After two-plus years of Donald Trump’s presidency, senior U.S. officials going after the FBI can feel like just another Wednesday.
But former counterintelligence officials were still struck by Attorney General Bill Barr’s suggestion this week that FBI leaders intentionally spied on Trump’s 2016 campaign.
As attorney general, Barr has ultimate authority over the bureau, which, in turn, leads U.S. counterintelligence operations.
“He as the attorney general, he’s the boss of bosses. He’s the boss over the FBI and all the other DOJ agencies,” said Dave Gomez, a retired FBI counterterrorism executive.
Former FBI officials told TPM that Barr’s testimony before the Senate Appropriations Committee was inaccurate and irresponsible. Tossing around a loaded term like “spying” further erodes the domestic and international perception of the FBI at a moment when the U.S. is facing acute counterintelligence threats from China, Russia and other foreign nations, they said.
“Political influence is one aspect of the totality of a [foreign] influence operation,” Bob Anderson, a former top official at the FBI’s counterintelligence division, told TPM.
“These influence operations are causing infighting between the people that run the government, the people that protect the country and so on and so forth,” Anderson continued. “And if you’re the ‘bad guy’ on the other end of this, you love it because it’s causing confusion.”
Barr triggered a firestorm Wednesday by saying point-blank that he believed “spying did occur” during the 2016 campaign. Pressed on the point by Democratic lawmakers, Barr softened his wording to possible “unauthorized surveillance,” and said he simply wanted to ensure that no such thing happened. He said he had “no specific evidence” available to support his claims.
The comments were catnip to Trump, who maintains that the Russia probe was an illegitimate plot hatched by “deep state” FBI officials to derail his campaign. Barr’s comments were “very accurate” and “absolutely true,” Trump said Thursday, insisting again that “illegal spying” occurred.
Language is key here. The FBI did look into the Trump campaign’s connections to Russia as part of their counterintelligence investigation into that country’s interference in the 2016 election. But they were authorized to do so.
The Foreign Intelligence Surveillance Court granted FBI agents a warrant to monitor former Trump campaign adviser Carter Page’s communications, and did so after he left the campaign.
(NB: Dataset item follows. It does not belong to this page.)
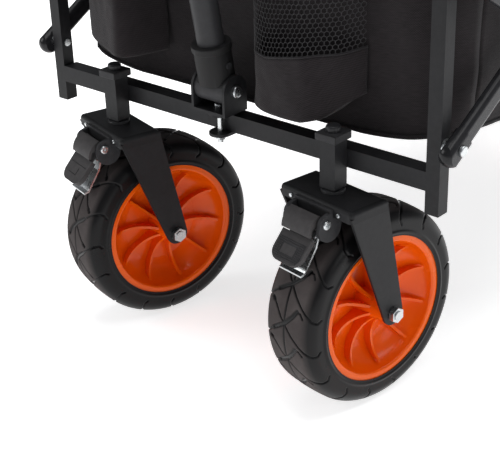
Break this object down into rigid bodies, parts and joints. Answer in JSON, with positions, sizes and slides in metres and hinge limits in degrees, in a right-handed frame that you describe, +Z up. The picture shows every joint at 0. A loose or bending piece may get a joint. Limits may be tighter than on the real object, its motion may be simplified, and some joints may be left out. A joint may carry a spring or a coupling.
{
  "type": "folding beach cart",
  "caption": "Folding utility cart with fabric bag, scissor side links, big swivelling front wheels with foot brakes, and a telescopic pull handle.",
  "frame": {"origin": "middle of the part's box in plan, on the ground under the wheels", "axes": "+X across the cart to the right-hand side of someone facing its front, -Y to the front with the pull handle, +Z up"},
  "size_m": [0.6012, 1.0624, 0.8665],
  "materials": {
    "frame_black": "satin black powder coat",
    "link_black": "glossy black paint",
    "plastic_black": "satin moulded black",
    "zinc": "zinc plated",
    "tyre": "matte rubber",
    "rim_orange": "glossy moulded orange",
    "fabric": "woven polyester"
  },
  "bodies": {
    "front_frame": {"front_posts": "frame_black", "front_crossbars": "frame_black", "front_caps": "plastic_black", "caster_stems": "frame_black", "caster_kingpins": "zinc", "front_link_pins": "zinc", "handle_swivel_bolt": "zinc", "bag_front_panel": "fabric", "bag_side_panels": "fabric", "bag_floor": "fabric", "cup_pocket": "fabric", "mesh_pocket": "fabric"},
    "front_lower_link": {"front_lower_links": "link_black", "front_lower_link_caps": "plastic_black", "front_link_bolts": "zinc"},
    "front_upper_link": {"front_upper_links": "link_black", "centre_cross_tube": "frame_black"},
    "rear_lower_link": {"rear_lower_links": "link_black", "rear_link_bolts": "zinc"},
    "rear_upper_link": {"rear_upper_links": "link_black"},
    "rear_frame": {"rear_posts": "frame_black", "rear_crossbars": "frame_black", "rear_caps": "plastic_black", "rear_kingpins": "zinc", "rear_forks": "frame_black", "rear_axles": "zinc", "rear_link_pins": "zinc", "bag_rear_panel": "fabric"},
    "front_slider": {"front_sliders": "plastic_black"},
    "rear_slider": {"rear_sliders": "plastic_black"},
    "handle_base": {"handle_bracket": "frame_black", "handle_cross_bolt": "zinc"},
    "handle": {"handle_socket": "plastic_black", "handle_lower_tube": "frame_black", "handle_collar": "plastic_black"},
    "handle_extension": {"handle_upper_tube": "frame_black", "handle_grip": "plastic_black"},
    "handle_button": {"handle_lock_button": "plastic_black"},
    "caster_left": {"caster_fork_left": "frame_black", "brake_housing_left": "plastic_black", "brake_fixings_left": "zinc", "front_axle_left": "zinc"},
    "front_wheel_left": {"front_tyre_left": "tyre", "front_rim_left": "rim_orange"},
    "brake_pedal_left": {"brake_pedal_left": "plastic_black", "brake_plate_left": "zinc"},
    "brake_release_left": {"brake_release_left": "plastic_black"},
    "rear_wheel_left": {"rear_tyre_left": "tyre", "rear_rim_left": "rim_orange"},
    "caster_right": {"caster_fork_right": "frame_black", "brake_housing_right": "plastic_black", "brake_fixings_right": "zinc", "front_axle_right": "zinc"},
    "front_wheel_right": {"front_tyre_right": "tyre", "front_rim_right": "rim_orange"},
    "brake_pedal_right": {"brake_pedal_right": "plastic_black", "brake_plate_right": "zinc"},
    "brake_release_right": {"brake_release_right": "plastic_black"},
    "rear_wheel_right": {"rear_tyre_right": "tyre", "rear_rim_right": "rim_orange"}
  },
  "joints": [
    {"name": "fold", "type": "hinge", "parent": "front_frame", "child": "front_lower_link", "pos_m": [0, -0.41279, 0.3097], "axis": [1, 0, 0], "range_deg": [0, 44], "deforming": ["bag_side_panels", "bag_floor"]},
    {"name": "front_crossing", "type": "hinge", "parent": "front_lower_link", "child": "front_upper_link", "pos_m": [0, -0.27855, 0.3872], "axis": [1, 0, 0], "range_deg": [-88, 0]},
    {"name": "top_centre", "type": "hinge", "parent": "front_lower_link", "child": "rear_lower_link", "pos_m": [0, -0.02308, 0.5347], "axis": [1, 0, 0], "range_deg": [-88, 0]},
    {"name": "rear_crossing", "type": "hinge", "parent": "rear_lower_link", "child": "rear_upper_link", "pos_m": [0, 0.2324, 0.3872], "axis": [1, 0, 0], "range_deg": [0, 88]},
    {"name": "rear_frame_pivot", "type": "hinge", "parent": "rear_lower_link", "child": "rear_frame", "pos_m": [0, 0.36664, 0.3097], "axis": [1, 0, 0], "range_deg": [0, 44]},
    {"name": "front_slider_pivot", "type": "hinge", "parent": "front_upper_link", "child": "front_slider", "pos_m": [0, -0.41279, 0.4647], "axis": [1, 0, 0], "range_deg": [0, 44]},
    {"name": "rear_slider_pivot", "type": "hinge", "parent": "rear_upper_link", "child": "rear_slider", "pos_m": [0, 0.36664, 0.4647], "axis": [1, 0, 0], "range_deg": [-44, 0]},
    {"name": "handle_steer", "type": "hinge", "parent": "front_frame", "child": "handle_base", "pos_m": [0, -0.42529, 0.3127], "axis": [0, 0, 1], "range_deg": [-40, 40]},
    {"name": "handle_tilt", "type": "hinge", "parent": "handle_base", "child": "handle", "pos_m": [0, -0.42529, 0.3127], "axis": [1, 0, 0], "range_deg": [-4, 80]},
    {"name": "handle_extend", "type": "slide", "parent": "handle", "child": "handle_extension", "axis": [0, -0.1685, 0.9857], "range_m": [0, 0.24]},
    {"name": "handle_lock", "type": "slide", "parent": "handle", "child": "handle_button", "axis": [0, 0.9857, 0.1685], "range_m": [0, 0.002], "stiffness_N_per_m": 300},
    {"name": "caster_swivel_left", "type": "hinge", "parent": "front_frame", "child": "caster_left", "pos_m": [-0.1514, -0.43019, 0.241], "axis": [0, 0, 1], "continuous": true},
    {"name": "front_wheel_spin_left", "type": "hinge", "parent": "caster_left", "child": "front_wheel_left", "pos_m": [-0.14104, -0.39124, 0.1075], "axis": [0.9664, -0.2571, 0], "continuous": true},
    {"name": "brake_press_left", "type": "hinge", "parent": "caster_left", "child": "brake_pedal_left", "pos_m": [-0.16001, -0.46256, 0.224], "axis": [0.9664, -0.2571, 0], "range_deg": [0, 5.5]},
    {"name": "brake_release_left", "type": "hinge", "parent": "caster_left", "child": "brake_release_left", "pos_m": [-0.16001, -0.46256, 0.224], "axis": [0.9664, -0.2571, 0], "range_deg": [-2.75, 0]},
    {"name": "rear_wheel_spin_left", "type": "hinge", "parent": "rear_frame", "child": "rear_wheel_left", "pos_m": [-0.1514, 0.42374, 0.1075], "axis": [1, 0, 0], "continuous": true},
    {"name": "caster_swivel_right", "type": "hinge", "parent": "front_frame", "child": "caster_right", "pos_m": [0.1514, -0.43019, 0.241], "axis": [0, 0, 1], "continuous": true},
    {"name": "front_wheel_spin_right", "type": "hinge", "parent": "caster_right", "child": "front_wheel_right", "pos_m": [0.15722, -0.39031, 0.1075], "axis": [0.9895, -0.1444, 0], "continuous": true},
    {"name": "brake_press_right", "type": "hinge", "parent": "caster_right", "child": "brake_pedal_right", "pos_m": [0.14656, -0.46334, 0.224], "axis": [0.9895, -0.1444, 0], "range_deg": [0, 5.5]},
    {"name": "brake_release_right", "type": "hinge", "parent": "caster_right", "child": "brake_release_right", "pos_m": [0.14656, -0.46334, 0.224], "axis": [0.9895, -0.1444, 0], "range_deg": [-2.75, 0]},
    {"name": "rear_wheel_spin_right", "type": "hinge", "parent": "rear_frame", "child": "rear_wheel_right", "pos_m": [0.1514, 0.42374, 0.1075], "axis": [1, 0, 0], "continuous": true}
  ],
  "couplings": [
    {"joint": "front_crossing", "follows": "fold", "ratio": -2},
    {"joint": "top_centre", "follows": "fold", "ratio": -2},
    {"joint": "rear_crossing", "follows": "fold", "ratio": 2},
    {"joint": "rear_frame_pivot", "follows": "fold", "ratio": 1},
    {"joint": "front_slider_pivot", "follows": "fold", "ratio": 1},
    {"joint": "rear_slider_pivot", "follows": "fold", "ratio": -1},
    {"joint": "brake_release_left", "follows": "brake_press_left", "ratio": -0.5},
    {"joint": "brake_release_right", "follows": "brake_press_right", "ratio": -0.5}
  ]
}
Top officials at both the Justice Department and FBI are involved in signing off on these warrant applications.
Court-authorized surveillance is not the same as “spying,” which implies illegal freelance activity, ex-intelligence officials say.
Gomez echoed former Director of National Intelligence James Clapper in calling the term a “pejorative” in the law enforcement community.
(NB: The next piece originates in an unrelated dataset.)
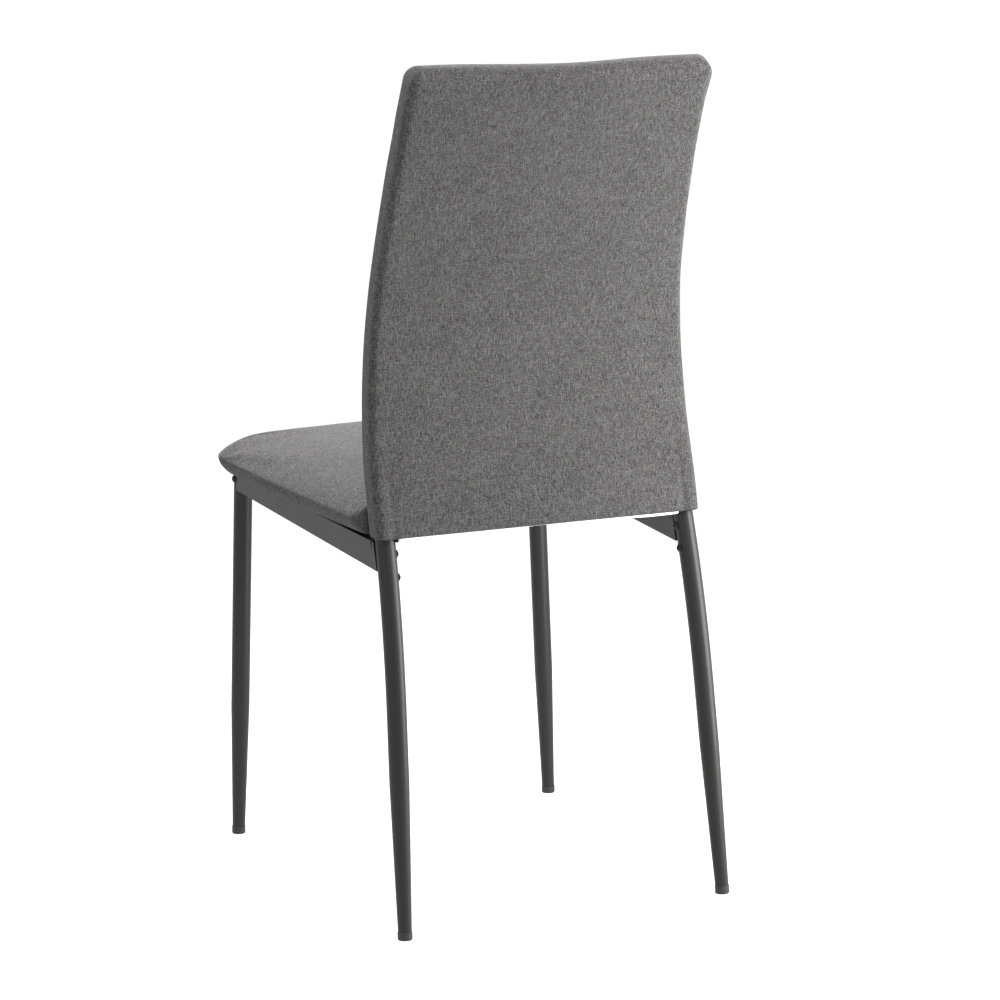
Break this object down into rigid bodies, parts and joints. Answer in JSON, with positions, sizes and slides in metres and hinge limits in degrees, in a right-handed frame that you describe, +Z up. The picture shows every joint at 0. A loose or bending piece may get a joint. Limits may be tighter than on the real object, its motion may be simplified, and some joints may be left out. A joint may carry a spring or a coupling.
{
  "type": "dining chair",
  "caption": "Upholstered dining chair with a tall curved back, a crowned padded seat and a black steel tube frame with tapered raked legs.",
  "frame": {"origin": "on the floor, under the middle of the chair's bounding box", "axes": "+Z up, +X the sitter's left, the chair faces -Y"},
  "size_m": [0.435, 0.5342, 0.92],
  "materials": {
    "powder_coat": "charcoal black powder coat, fine satin texture",
    "black_bolts": "black oxide, satin",
    "zinc": "zinc plated",
    "plastic": "moulded black, matte",
    "fabric": "mid grey plain weave with slubs in the yarn, matte",
    "foam": "open cell upholstery foam, hidden under the fabric",
    "pale_lining": "pale non-woven lining",
    "dark_lining": "dark non-woven dust lining",
    "plywood": "raw plywood, hidden"
  },
  "bodies": {
    "root": {"rear_leg_left": "powder_coat", "rear_leg_right": "powder_coat", "front_leg_left": "powder_coat", "front_leg_right": "powder_coat", "rear_glide_left": "plastic", "rear_glide_right": "plastic", "front_glide_left": "plastic", "front_glide_right": "plastic", "front_leg_cap_left": "plastic", "front_leg_cap_right": "plastic", "side_rail_left": "powder_coat", "side_rail_right": "powder_coat", "rail_saddle_left": "powder_coat", "rail_saddle_right": "powder_coat", "front_rail": "powder_coat", "corner_plate_left": "powder_coat", "corner_plate_right": "powder_coat", "corner_nuts": "zinc", "front_leg_bolts": "black_bolts", "rear_leg_bolts": "black_bolts", "upright_nuts": "zinc", "back_upright_left": "powder_coat", "back_upright_right": "powder_coat", "back_top_tube": "powder_coat", "back_lower_tube": "powder_coat", "back_panel": "plywood", "panel_tabs": "zinc", "panel_rivets": "zinc", "back_foam_front": "foam", "back_foam_rear": "foam", "back_cover": "fabric", "back_lining": "pale_lining", "seat_board": "plywood", "seat_tee_nuts": "zinc", "seat_brackets": "powder_coat", "seat_screws": "black_bolts", "seat_foam": "foam", "seat_cover": "fabric", "seat_lining": "dark_lining", "seat_staples": "zinc"}
  },
  "joints": []
}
“I think he needs to be more careful and judicious in the way he testifies,” Gomez told TPM. “I can say that myself and probably a lot of former and active agents took offense at the suggestion we would commit essentially an illegal act—engaging in domestic spying as opposed to a legitimate court-ordered surveillance, which is what it was.”
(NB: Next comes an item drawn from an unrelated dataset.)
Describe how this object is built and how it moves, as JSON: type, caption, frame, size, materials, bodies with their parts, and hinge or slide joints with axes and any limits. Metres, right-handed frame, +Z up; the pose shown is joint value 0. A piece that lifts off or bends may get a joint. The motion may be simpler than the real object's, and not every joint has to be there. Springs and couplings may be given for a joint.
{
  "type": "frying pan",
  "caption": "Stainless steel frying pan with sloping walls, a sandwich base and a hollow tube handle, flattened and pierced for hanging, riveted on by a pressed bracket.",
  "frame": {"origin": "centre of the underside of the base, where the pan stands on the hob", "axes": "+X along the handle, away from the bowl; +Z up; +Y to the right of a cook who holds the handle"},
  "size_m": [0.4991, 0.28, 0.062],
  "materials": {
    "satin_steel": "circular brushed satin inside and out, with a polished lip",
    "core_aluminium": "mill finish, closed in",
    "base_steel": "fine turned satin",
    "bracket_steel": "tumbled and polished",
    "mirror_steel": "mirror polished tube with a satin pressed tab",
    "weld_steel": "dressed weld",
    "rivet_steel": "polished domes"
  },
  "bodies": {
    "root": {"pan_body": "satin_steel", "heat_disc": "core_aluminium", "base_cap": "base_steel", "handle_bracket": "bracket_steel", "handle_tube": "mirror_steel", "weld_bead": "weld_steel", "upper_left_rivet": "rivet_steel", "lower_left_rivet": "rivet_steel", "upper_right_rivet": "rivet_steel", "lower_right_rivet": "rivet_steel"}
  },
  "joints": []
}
“So he needs to be more careful about how he talks about all of this because the FBI is already on the ropes,” Gomez said.
Collapsing these distinctions paints an overly simplistic, nefarious picture of counterintelligence investigations that further undermines morale at the agency Trump has personally targeted since 2016, ex-officials said. They also come at a moment where the U.S.—and Trump himself—are facing an onslaught of foreign counterintelligence operations.
In January of this year, current DNI Dan Coats testified that foreign nations including Russia, China and Iran are likely already planning to interfere in the 2020 presidential election.
Coats told the Senate Intelligence Committee that Russia in particular would focus on “aggravating” social and racial tensions via social media influence campaigns in order to further sow discord in the U.S. FBI Director Chris Wray testified that these campaigns present a “particularly vexing and challenging problem.”
Then there are the apparent recent efforts to breach security at Trump’s Mar-a-Lago club in Palm Beach. The FBI is investigating whether a Chinese national arrested there in late March was a spy for China’s intelligence agencies. She was found with multiple cellphones, an external hard drive, and nine USB thumb drives, including one loaded with malware.
In a Wednesday Washington Post op-ed, former FBI counterterrorism agent Ali Soufan called Mar-a-Lago a “counterintelligence nightmare.”
“Every hostile intelligence service worthy of the name must have eyes and ears at Mar-a-Lago and other Trump resorts,” Soufan wrote.
For FBI agents trying to root out foreign government spying, hearing their boss accuse his own staffers of spying “takes an internal toll,” Gomez said.
“It’s a lot of work to figure these things out,” he continued. “If you’re not allowed to investigate because your government doesn’t trust you, you start to think, ‘Why bother?’”
Anderson, the former FBI counterintelligence official, said it was “disturbing” that Barr didn’t think through the impact of making out-of-context public comments about the FBI’s Russia probe.
“It doesn’t help America or any part of these investigations because it makes people start questioning everything that’s going on,” Anderson said.